Regularly verify that your social profiles display the same address as your GBP listing, the same phone number and the same spelling of the name. Discrepancies, even minor ones, create noise in local data aggregation.

  • Facebook Business Page: address, phone and hours identical to the GBP listing.
  • Instagram profile: city mentioned in the bio and link to the site.
  • LinkedIn Company: exact headquarters address, consistent activity category.
  • TikTok and YouTube: location mentioned in the description and channel metadata.

Local-impact social strategies

The social content that generates the most local impact is content that anchors the establishment in its community: presence at local events, partnerships with other neighborhood businesses, featuring customers or suppliers from the area.

This type of content is shared and mentioned by local players who may link to your site, listing or content. These natural shares are the hardest local backlinks to simulate and the most valued by Google.

Establishments active on at least two social networks with weekly local posts see their brand search traffic increase by 15 to 25% according to 2025-2026 observations.

Sector studies 2025-2026

Facebook and local searches

Facebook has its own local search engine, distinct from Google. A well-filled Facebook page captures users who search directly on the platform, particularly in very active local groups.

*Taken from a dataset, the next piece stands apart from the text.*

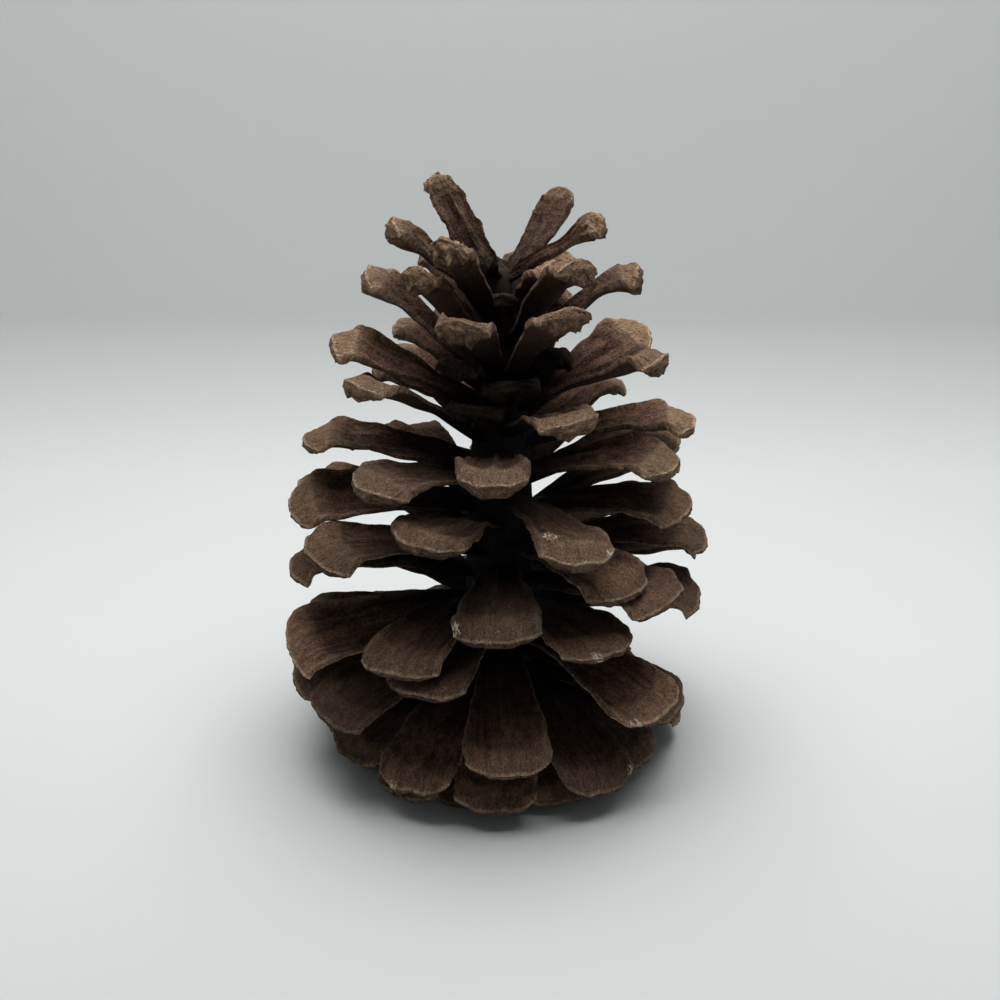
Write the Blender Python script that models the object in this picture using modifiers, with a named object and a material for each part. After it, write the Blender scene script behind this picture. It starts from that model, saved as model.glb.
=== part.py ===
"""An open pine cone, dried and standing on its base, as one woody body.

The woody scales grow from a tapered axis in one spiral, each turned by the golden
angle from the last. They are numbered from the tip of the cone down. The frame has
+Z up the cone's axis, with its origin where the stalk's broken end meets the surface.
"""

import math
import random

import bmesh
import bpy
import numpy as np
from mathutils import Matrix, Vector

# Driving dimensions, in metres and degrees. The tallest warped tip ends a little under HEIGHT.
HEIGHT = 0.150
GOLDEN_ANGLE = 137.508
FIRST_AZIMUTH = 220.0
SCALES = 122

# How the scales change down the cone: each row is one level, numbered by its scale.
# Columns: scale, root height, root radius, tip reach, tip height, width, tip thickness,
# bow of the blade and hook of its end. Lengths are shares of HEIGHT.
LEVELS = np.array(
    [
        (0, 0.830, 0.016, 0.138, 0.966, 0.056, 0.038, 6, 14),
        (15, 0.684, 0.036, 0.210, 0.840, 0.097, 0.036, 10, 22),
        (30, 0.590, 0.046, 0.283, 0.682, 0.112, 0.030, 12, 26),
        (45, 0.462, 0.054, 0.340, 0.510, 0.128, 0.024, 16, 26),
        (60, 0.315, 0.058, 0.357, 0.340, 0.140, 0.021, 24, 26),
        (75, 0.212, 0.058, 0.358, 0.174, 0.142, 0.018, 30, 22),
        (90, 0.135, 0.056, 0.337, 0.055, 0.136, 0.017, 30, 18),
        (104, 0.085, 0.052, 0.292, 0.000, 0.122, 0.016, 20, 14),
        (112, 0.062, 0.046, 0.200, 0.004, 0.092, 0.016, 12, 10),
        (122, 0.045, 0.038, 0.085, 0.012, 0.052, 0.014, 6, 6),
    ]
)
COLUMNS = ("root_height", "root_radius", "reach", "tip_height", "width", "tip_thickness", "bow", "hook")
LENGTH_COLUMNS = 6

# The blade's plan and section, from its root at 0 to its end at 1
STATIONS = (0.0, 0.30, 0.58, 0.80, 0.93, 1.0)
PLAN_AT = (0.0, 0.16, 0.40, 0.66, 0.84, 0.93, 1.0)
PLAN_HALF = (0.40, 0.43, 0.56, 0.78, 0.95, 1.00, 0.70)
BODY_THICKNESS = 0.0026
ROOT_THICKNESS = 0.0030
HOOK_START = 0.80
SHOULDER = 0.45
ROOT_SUNK = 0.0022

# The scales that dried away from the rule: turn, lift and roll in degrees, and share of length
WARPED = {
    0: (0, -20, 0, 0.20),
    1: (-5, -16, 28, 0.91),
    2: (7, 4, -26, 0.97),
    3: (0, -50, 0, 0.18),
    4: (1, -5, 6, 1.00),
    5: (0, -8, -10, 0.97),
    6: (-5, -5, 0, 0.55),
    7: (0, 0, 0, 0.40),
    8: (2, -1, 0, 0.98),
    9: (10, -4, 0, 0.62),
    10: (-8, 0, 0, 0.72),
    11: (15, -3, -4, 1.00),
    12: (0, 0, 0, 0.72),
    13: (14, 1, 6, 0.90),
    14: (12, -7, 6, 1.00),
    15: (0, 0, 0, 0.88),
    16: (-5, -11, -3, 1.00),
    17: (10, -3, 0, 0.62),
    18: (0, 1, -8, 0.98),
    19: (-16, 1, 3, 1.00),
    20: (0, -8, 0, 0.80),
    21: (0, 0, 0, 0.35),
    22: (10, -6, 0, 0.34),
    23: (0, -8, 0, 0.74),
    24: (0, 0, 0, 0.30),
    25: (0, 0, 0, 0.85),
    26: (-8, -3, -16, 1.00),
    27: (8, -3, -6, 0.99),
    29: (0, 0, 0, 0.30),
    30: (0, 4, 13, 0.97),
    31: (0, 1, 0, 0.70),
    32: (-5, 0, 3, 0.92),
    34: (-6, 11, 5, 0.95),
    35: (6, -11, 6, 1.01),
    37: (0, -5, 2, 1.00),
    38: (0, -1, 0, 0.88),
    39: (0, -7, -4, 0.98),
    40: (14, -4, 8, 0.93),
    42: (-4, 2, -8, 1.00),
    43: (0, 0, 6, 0.91),
    44: (0, -4, 0, 0.80),
    45: (4, -9, -8, 1.00),
    46: (0, 0, 0, 0.90),
    47: (-12, -7, -17, 1.01),
    48: (0, -2, 8, 0.92),
    49: (8, 0, 0, 0.95),
    50: (-6, 7, -6, 1.04),
    52: (0, 2, 0, 1.00),
    53: (0, -7, 4, 0.90),
    55: (-8, 4, -6, 1.03),
    56: (0, -3, 6, 0.98),
    58: (-6, -2, 4, 1.00),
    59: (0, -6, 0, 0.85),
    60: (0, 0, 0, 1.00),
    61: (-8, 4, 6, 0.97),
    63: (0, -5, 4, 1.00),
    64: (0, 2, -1, 1.00),
    66: (3, 6, 3, 0.95),
    68: (-12, -6, -22, 1.04),
    69: (0, 10, 8, 0.95),
    71: (-13, 7, 0, 1.00),
    74: (0, -3, 6, 1.01),
    76: (-10, -2, -6, 1.04),
    77: (0, -22, 0, 0.80),
    79: (-11, -3, 2, 1.00),
    81: (0, 6, -8, 1.03),
    82: (0, -1, 0, 0.93),
    84: (-6, -6, 5, 1.00),
    85: (0, -12, 0, 0.85),
    87: (-3, -4, -3, 1.00),
    89: (0, 0, 0, 0.95),
    90: (0, -3, 2, 0.95),
    92: (-2, 0, 0, 1.00),
    94: (0, 0, 0, 0.92),
    95: (0, 0, 0, 0.90),
    97: (0, 0, 0, 0.94),
    100: (0, 2, 0, 0.93),
    102: (0, 0, 0, 0.90),
    103: (0, 0, 0, 0.90),
    105: (0, 0, 0, 0.92),
}


def smooth(value):
    """Eases from 0 to 1."""
    value = min(1.0, max(0.0, value))
    return value * value * (3 - 2 * value)


def level(number):
    """The sizes of one scale, read from a smooth curve through the levels."""
    rows = LEVELS[:, 0]
    place = int(np.clip(np.searchsorted(rows, number, side="right") - 1, 0, len(rows) - 2))
    before, after = max(place - 1, 0), min(place + 2, len(rows) - 1)
    span = rows[place + 1] - rows[place]
    share = (number - rows[place]) / span
    low, high = LEVELS[place, 1:], LEVELS[place + 1, 1:]
    low_slope = (high - LEVELS[before, 1:]) / (rows[place + 1] - rows[before]) * span
    high_slope = (LEVELS[after, 1:] - low) / (rows[after] - rows[place]) * span
    squared, cubed = share**2, share**3
    value = (
        (2 * cubed - 3 * squared + 1) * low
        + (cubed - 2 * squared + share) * low_slope
        + (3 * squared - 2 * cubed) * high
        + (cubed - squared) * high_slope
    )
    value[:LENGTH_COLUMNS] *= HEIGHT
    return dict(zip(COLUMNS, value))


def centre_line(bow, hook, steps=40):
    """(along, up, heading) down the blade's middle, for a chord of length 1 along +X."""
    along, up, line = 0.0, 0.0, []
    for step in range(steps + 1):
        share = step / steps
        eased = smooth((share - HOOK_START) / (1 - HOOK_START))
        heading = math.radians(bow * (0.5 - share) - hook * eased)
        line.append((along, up, heading))
        along += math.cos(heading) / steps
        up += math.sin(heading) / steps
    along, up = line[-1][:2]
    chord, tilt = math.hypot(along, up), math.atan2(up, along)
    turned = []
    for x, z, heading in line:
        turned.append(
            (
                (x * math.cos(tilt) + z * math.sin(tilt)) / chord,
                (z * math.cos(tilt) - x * math.sin(tilt)) / chord,
                heading - tilt,
            )
        )
    return np.array(turned)


def scale_mesh(size, length):
    """One scale as a six-sided bar, cut at its stations and shaped to the blade."""
    shape = bmesh.new()
    bmesh.ops.create_cone(
        shape, cap_ends=True, segments=6, radius1=1.0, radius2=1.0, depth=1.0
    )
    bmesh.ops.rotate(shape, verts=shape.verts, matrix=Matrix.Rotation(math.radians(30), 3, "Z"))
    for cut in STATIONS[1:-1]:
        bmesh.ops.bisect_plane(
            shape,
            geom=shape.verts[:] + shape.edges[:] + shape.faces[:],
            plane_co=(0, 0, cut - 0.5),
            plane_no=(0, 0, 1),
        )
    line = centre_line(size["bow"], size["hook"])
    shares = np.linspace(0, 1, len(line))
    half_width = size["width"] / 2
    for vert in shape.verts:
        share = vert.co.z + 0.5
        side = vert.co.x
        face = 0.0 if abs(vert.co.y) < 0.1 else math.copysign(1.0, vert.co.y)
        across = half_width * np.interp(share, PLAN_AT, PLAN_HALF)
        across *= math.copysign(1.0 if face == 0.0 else SHOULDER, side)
        body = np.interp(share, (0, 0.25), (ROOT_THICKNESS, BODY_THICKNESS))
        thick = body + (size["tip_thickness"] - body) * smooth((share - 0.62) / 0.3)
        along, up, heading = (np.interp(share, shares, line[:, axis]) for axis in range(3))
        offset = face * thick / 2
        vert.co = (
            along * length - math.sin(heading) * offset,
            across,
            up * length + math.cos(heading) * offset,
        )
    mesh = bpy.data.meshes.new("scale")
    shape.to_mesh(mesh)
    shape.free()
    return mesh


def scale_object(number, collection):
    """One scale at its place on the axis."""
    size = level(number)
    draw = random.Random(number)
    turn = draw.uniform(-3, 3)
    lift = draw.uniform(-2, 2)
    roll = draw.uniform(-7, 7)
    share = draw.uniform(0.97, 1.03)
    if number in WARPED:
        turn, lift, roll, share = WARPED[number]
    azimuth = math.radians(FIRST_AZIMUTH + GOLDEN_ANGLE * number + turn)
    outward = size["reach"] - size["root_radius"]
    upward = size["tip_height"] - size["root_height"]
    pitch = math.atan2(upward, outward) + math.radians(lift)
    length = math.hypot(outward, upward) * share + ROOT_SUNK
    root = Vector((size["root_radius"] - ROOT_SUNK * math.cos(pitch), 0, 0))
    scale = bpy.data.objects.new(f"scale_{number:03d}", scale_mesh(size, length))
    collection.objects.link(scale)
    place = Matrix.Translation((0, 0, size["root_height"]))
    scale.matrix_world = (
        place
        @ Matrix.Rotation(azimuth, 4, "Z")
        @ Matrix.Translation(root)
        @ Matrix.Rotation(-pitch, 4, "Y")
        @ Matrix.Rotation(math.radians(roll), 4, "X")
    )
    return scale


def axis_object(collection):
    """The woody axis, turned from its pointed top to the stalk's broken end."""
    profile = [(0.0, 0.850), (0.016, 0.838)]
    profile += [(row[2], row[1]) for row in LEVELS[1:-1]]
    profile += [(0.036, 0.040), (0.030, 0.014), (0.029, 0.0), (0.0, 0.0)]
    mesh = bpy.data.meshes.new("axis")
    points = [(radius * HEIGHT, 0, height * HEIGHT) for radius, height in profile]
    edges = [(index, index + 1) for index in range(len(points) - 1)]
    mesh.from_pydata(points, edges, [])
    axis = bpy.data.objects.new("pine_cone", mesh)
    collection.objects.link(axis)
    screw = axis.modifiers.new("turned", "SCREW")
    screw.steps = screw.render_steps = 12
    screw.use_merge_vertices = True
    screw.merge_threshold = 0.0001
    return axis


def ground_cutter(collection):
    """A block below the ground, which trims the lowest tips to small flats."""
    depth, span = HEIGHT, 3 * HEIGHT
    bpy.ops.mesh.primitive_cube_add(size=1, location=(0, 0, -depth / 2), scale=(span, span, depth))
    block = bpy.context.object
    block.name = "ground_cut"
    block.hide_render = True
    block.display_type = "WIRE"
    bpy.context.collection.objects.unlink(block)
    collection.objects.link(block)
    return block


def apply_modifiers(obj):
    """Gives the object the mesh that its modifiers make."""
    bpy.context.view_layer.update()
    graph = bpy.context.evaluated_depsgraph_get()
    mesh = bpy.data.meshes.new_from_object(obj.evaluated_get(graph))
    obj.modifiers.clear()
    obj.data = mesh


def join_scales(axis, scales, ground):
    """Fuses every scale to the axis and trims the whole at the ground."""
    apply_modifiers(axis)
    join = axis.modifiers.new("scales", "BOOLEAN")
    join.operation = "UNION"
    join.operand_type = "COLLECTION"
    join.collection = scales
    join.solver = "EXACT"
    trim = axis.modifiers.new("ground", "BOOLEAN")
    trim.operation = "DIFFERENCE"
    trim.object = ground
    trim.solver = "EXACT"
    apply_modifiers(axis)
    for scale in list(scales.objects):
        bpy.data.objects.remove(scale)
    bpy.data.collections.remove(scales)


def woody_material():
    """Dull dark brown wood."""
    wood = bpy.data.materials.new("cone_wood")
    wood.use_nodes = True
    shader = wood.node_tree.nodes["Principled BSDF"]
    shader.inputs["Base Color"].default_value = (0.085, 0.050, 0.034, 1)
    shader.inputs["Roughness"].default_value = 0.82
    shader.inputs["Metallic"].default_value = 0.0
    return wood


def main():
    for obj in list(bpy.data.objects):
        bpy.data.objects.remove(obj)
    cone, scales, cutters = (
        bpy.data.collections.new(name) for name in ("pine_cone", "scales", "cutters")
    )
    for collection in (cone, scales, cutters):
        bpy.context.scene.collection.children.link(collection)
    axis = axis_object(cone)
    for number in range(SCALES):
        scale_object(number, scales)
    join_scales(axis, scales, ground_cutter(cutters))
    axis.data.materials.clear()
    axis.data.materials.append(woody_material())
    print("pine_cone:", len(axis.data.polygons), "faces")


main()
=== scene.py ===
"""Finished looks of an open, dried pine cone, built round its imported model.

The cone is 122 woody scales in one spiral, numbered from the tip of the cone down, on a
tapered axis. Each scale is a copy of one blank, shaped to its own size, bow and hook, with
the troughs, folds, keel and ragged margin of the real ones. Lengths are in metres and angles
in degrees. +Z runs up the axis, and -Y faces the camera.
"""

import logging
import math
import random
from collections.abc import Callable
from dataclasses import dataclass, field
from enum import Enum

import bmesh
import bpy
import numpy as np
from mathutils import Matrix, Vector, noise


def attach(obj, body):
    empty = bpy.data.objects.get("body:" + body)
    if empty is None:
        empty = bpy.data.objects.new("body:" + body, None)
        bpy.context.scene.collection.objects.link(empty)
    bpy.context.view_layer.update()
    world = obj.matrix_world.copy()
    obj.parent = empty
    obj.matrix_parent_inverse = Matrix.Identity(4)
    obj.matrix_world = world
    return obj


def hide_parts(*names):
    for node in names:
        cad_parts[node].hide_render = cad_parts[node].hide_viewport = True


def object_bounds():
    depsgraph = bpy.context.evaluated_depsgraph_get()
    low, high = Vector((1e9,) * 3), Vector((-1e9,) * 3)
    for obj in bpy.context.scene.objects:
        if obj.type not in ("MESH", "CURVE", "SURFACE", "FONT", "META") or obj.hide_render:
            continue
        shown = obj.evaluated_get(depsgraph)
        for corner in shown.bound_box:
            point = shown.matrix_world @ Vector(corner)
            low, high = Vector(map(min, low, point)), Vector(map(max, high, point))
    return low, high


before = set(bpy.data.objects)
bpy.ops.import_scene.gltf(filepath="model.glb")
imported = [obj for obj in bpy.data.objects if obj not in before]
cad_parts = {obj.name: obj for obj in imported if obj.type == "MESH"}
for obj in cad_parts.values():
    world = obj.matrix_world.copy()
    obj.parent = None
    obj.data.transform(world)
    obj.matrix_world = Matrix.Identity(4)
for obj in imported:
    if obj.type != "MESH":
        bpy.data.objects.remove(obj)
CAD_LOW, CAD_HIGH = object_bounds()

LOG = logging.getLogger("pine_cone")
BODY = "root"
NODE = "pine_cone"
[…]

Facebook reviews do not count for Google, but they constitute a second source of reputation visible to your prospects. A high ratio of positive reviews on Facebook builds trust at the comparison stage.

FAQ

Do you need to be present on all social networks to optimize local SEO?

No. It is better to be active and consistent on two platforms relevant to your audience than to half-heartedly maintain ten profiles. Choose based on your sector: Facebook and Instagram for service businesses, LinkedIn for B2B, TikTok for visual retail.

Can local Facebook groups help SEO?

Indirectly yes. Authentically participating in active local groups generates brand visibility, mentions and sometimes links. The impact is difficult to measure directly but contributes to local brand awareness which influences behavioral signals.